Make the Cookie Crust
- Add the Biscoff cookies to a bowl and crush them with a rolling pin until very fine with no big chunks left.
- Pour in the melted butter and mix until every crumb is evenly coated.
- Transfer the mixture into a 6-inch pan lined with parchment paper.
- Press firmly using the bottom of a glass to compact the crust and build clean edges.
- Freeze for 10 minutes to help the crust firm up quickly.
Make the Cheesecake Filling
- In a mixing bowl, combine the softened cream cheese and sugar.
- Use a spatula to mix until smooth and lump-free.

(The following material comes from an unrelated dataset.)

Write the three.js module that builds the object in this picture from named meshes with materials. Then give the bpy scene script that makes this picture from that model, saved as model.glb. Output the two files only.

- Add the eggs, sift in the cornstarch, pour in the heavy cream, and mix on low speed with an electric mixer until fully combined and silky.
- Remove the crust from the freezer and pour the batter in.
- Tap the pan on the counter 3–5 times to release large air bubbles. Pop any visible bubbles on the surface using a toothpick.
- Bake at 180°C for 30 minutes on the middle rack, until the edges are set and the surface is lightly golden while the center still jiggles.
Make the Blueberry Sauce
- Add the blueberries, sugar, and lemon juice to a small pot.
- Cook over low heat, stirring constantly, until the berries soften, release their juices, and the sauce thickens slightly (about 5 minutes).
- Remove from heat and transfer the blueberry sauce to a bowl. Let it cool to room temperature.
- Never pour hot sauce onto your cheesecake.
Assemble & Chill
- Let the cheesecake cool fully to room temperature.
- Unmold it, then pour the cooled blueberry sauce over the center of the cheesecake.
- Spread gently with a spatula.
- Refrigerate for at least 6 hours, preferably overnight, for optimal texture and flavor.